BEGIN INFORMATION SUPPLIED

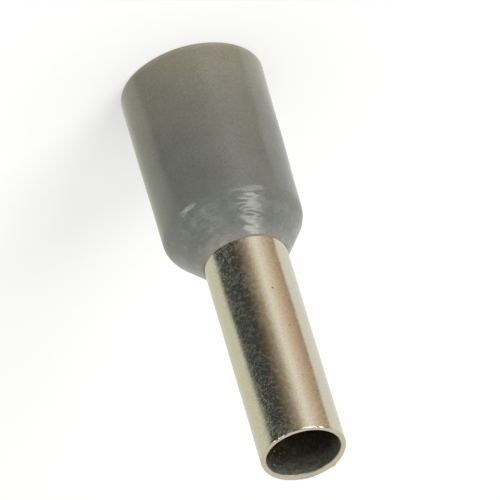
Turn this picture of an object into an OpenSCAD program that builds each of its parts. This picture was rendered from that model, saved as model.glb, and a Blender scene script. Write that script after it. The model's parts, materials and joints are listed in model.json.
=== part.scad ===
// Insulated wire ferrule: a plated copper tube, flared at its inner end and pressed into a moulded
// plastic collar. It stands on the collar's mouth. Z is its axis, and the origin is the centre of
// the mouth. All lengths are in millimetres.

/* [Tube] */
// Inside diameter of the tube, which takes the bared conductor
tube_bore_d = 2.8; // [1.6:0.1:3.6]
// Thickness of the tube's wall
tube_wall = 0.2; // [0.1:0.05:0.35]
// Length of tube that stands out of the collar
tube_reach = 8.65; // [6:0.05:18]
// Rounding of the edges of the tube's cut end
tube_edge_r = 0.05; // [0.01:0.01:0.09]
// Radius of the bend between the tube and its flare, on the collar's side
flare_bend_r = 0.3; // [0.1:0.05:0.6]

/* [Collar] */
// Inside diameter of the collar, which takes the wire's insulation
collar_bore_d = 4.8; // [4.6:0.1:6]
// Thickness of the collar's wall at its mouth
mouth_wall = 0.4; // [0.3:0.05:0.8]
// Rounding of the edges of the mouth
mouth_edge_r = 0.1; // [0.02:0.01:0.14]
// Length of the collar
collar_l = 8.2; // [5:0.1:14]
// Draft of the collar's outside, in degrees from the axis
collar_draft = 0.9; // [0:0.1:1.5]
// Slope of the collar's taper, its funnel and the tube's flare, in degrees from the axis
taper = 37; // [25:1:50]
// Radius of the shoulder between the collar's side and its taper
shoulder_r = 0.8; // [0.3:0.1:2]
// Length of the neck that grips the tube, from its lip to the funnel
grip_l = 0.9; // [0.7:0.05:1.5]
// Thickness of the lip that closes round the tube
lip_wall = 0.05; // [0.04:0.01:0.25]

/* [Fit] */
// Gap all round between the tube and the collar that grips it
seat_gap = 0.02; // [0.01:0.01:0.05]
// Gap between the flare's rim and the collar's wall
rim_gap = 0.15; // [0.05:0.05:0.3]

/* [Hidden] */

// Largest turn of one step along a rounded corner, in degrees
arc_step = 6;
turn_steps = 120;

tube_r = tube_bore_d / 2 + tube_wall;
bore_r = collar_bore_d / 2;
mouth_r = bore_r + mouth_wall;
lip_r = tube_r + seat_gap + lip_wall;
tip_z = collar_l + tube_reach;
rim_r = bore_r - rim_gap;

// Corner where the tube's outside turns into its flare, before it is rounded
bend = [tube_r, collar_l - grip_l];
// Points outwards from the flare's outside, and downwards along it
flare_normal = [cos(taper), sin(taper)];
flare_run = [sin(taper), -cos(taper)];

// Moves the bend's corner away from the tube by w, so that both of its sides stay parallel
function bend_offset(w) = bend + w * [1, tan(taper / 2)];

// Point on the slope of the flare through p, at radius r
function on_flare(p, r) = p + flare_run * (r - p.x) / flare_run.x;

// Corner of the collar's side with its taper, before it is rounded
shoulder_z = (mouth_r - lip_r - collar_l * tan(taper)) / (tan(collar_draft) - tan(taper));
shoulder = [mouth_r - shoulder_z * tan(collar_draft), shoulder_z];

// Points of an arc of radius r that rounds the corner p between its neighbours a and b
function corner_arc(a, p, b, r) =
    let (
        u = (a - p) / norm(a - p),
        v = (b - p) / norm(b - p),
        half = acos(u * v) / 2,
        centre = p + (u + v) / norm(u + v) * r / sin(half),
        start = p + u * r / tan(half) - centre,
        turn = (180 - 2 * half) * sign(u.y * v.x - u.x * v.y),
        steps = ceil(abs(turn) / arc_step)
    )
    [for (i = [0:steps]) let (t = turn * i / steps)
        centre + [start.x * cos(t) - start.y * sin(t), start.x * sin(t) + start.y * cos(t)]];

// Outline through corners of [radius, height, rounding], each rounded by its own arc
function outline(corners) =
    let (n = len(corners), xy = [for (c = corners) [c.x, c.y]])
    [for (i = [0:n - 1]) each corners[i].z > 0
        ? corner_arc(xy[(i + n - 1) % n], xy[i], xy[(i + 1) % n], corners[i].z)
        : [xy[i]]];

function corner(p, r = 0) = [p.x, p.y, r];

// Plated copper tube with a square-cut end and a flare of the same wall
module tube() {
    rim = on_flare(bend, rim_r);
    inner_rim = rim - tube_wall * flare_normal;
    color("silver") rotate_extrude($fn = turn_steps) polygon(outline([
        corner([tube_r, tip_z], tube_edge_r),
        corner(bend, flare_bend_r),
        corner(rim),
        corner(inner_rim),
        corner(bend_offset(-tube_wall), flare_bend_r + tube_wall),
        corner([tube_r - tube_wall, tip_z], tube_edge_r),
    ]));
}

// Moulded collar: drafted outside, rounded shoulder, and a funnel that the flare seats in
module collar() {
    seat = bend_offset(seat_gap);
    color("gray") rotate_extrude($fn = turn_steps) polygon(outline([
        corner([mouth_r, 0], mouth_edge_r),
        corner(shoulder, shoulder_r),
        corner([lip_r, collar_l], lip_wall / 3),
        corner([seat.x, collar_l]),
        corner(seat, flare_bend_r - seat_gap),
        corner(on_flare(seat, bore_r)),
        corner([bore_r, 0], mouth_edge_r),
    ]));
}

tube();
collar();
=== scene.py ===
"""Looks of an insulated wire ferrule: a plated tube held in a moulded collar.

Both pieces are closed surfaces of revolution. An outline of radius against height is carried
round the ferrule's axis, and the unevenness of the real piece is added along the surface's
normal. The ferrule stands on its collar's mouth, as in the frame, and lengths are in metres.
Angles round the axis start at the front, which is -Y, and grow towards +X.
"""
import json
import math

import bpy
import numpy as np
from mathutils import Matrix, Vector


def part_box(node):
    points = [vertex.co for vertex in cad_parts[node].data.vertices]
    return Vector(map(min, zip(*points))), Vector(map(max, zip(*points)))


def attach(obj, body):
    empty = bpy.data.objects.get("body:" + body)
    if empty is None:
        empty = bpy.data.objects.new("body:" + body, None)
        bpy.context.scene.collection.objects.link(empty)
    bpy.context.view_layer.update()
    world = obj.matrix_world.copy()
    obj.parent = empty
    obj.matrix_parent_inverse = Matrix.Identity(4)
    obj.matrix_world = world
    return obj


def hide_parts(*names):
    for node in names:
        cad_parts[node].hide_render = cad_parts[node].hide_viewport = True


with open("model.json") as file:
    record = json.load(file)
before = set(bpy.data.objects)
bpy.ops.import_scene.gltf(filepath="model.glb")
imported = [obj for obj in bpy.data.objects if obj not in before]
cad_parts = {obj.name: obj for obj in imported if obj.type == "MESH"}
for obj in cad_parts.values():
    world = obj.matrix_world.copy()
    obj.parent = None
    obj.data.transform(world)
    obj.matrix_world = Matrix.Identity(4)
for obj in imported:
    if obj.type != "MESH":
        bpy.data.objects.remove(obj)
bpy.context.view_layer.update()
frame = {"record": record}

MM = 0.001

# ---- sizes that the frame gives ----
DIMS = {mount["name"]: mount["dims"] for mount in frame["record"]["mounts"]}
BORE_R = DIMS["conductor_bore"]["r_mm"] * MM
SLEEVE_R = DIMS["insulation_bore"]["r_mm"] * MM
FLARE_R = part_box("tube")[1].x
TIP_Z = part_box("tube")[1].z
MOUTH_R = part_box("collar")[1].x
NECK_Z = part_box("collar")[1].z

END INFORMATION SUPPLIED

Pick out the lines containing the word "type" and show them.

* ANSWER FOR THIS EXERCISE:
cad_parts = {obj.name: obj for obj in imported if obj.type == "MESH"}
    if obj.type != "MESH":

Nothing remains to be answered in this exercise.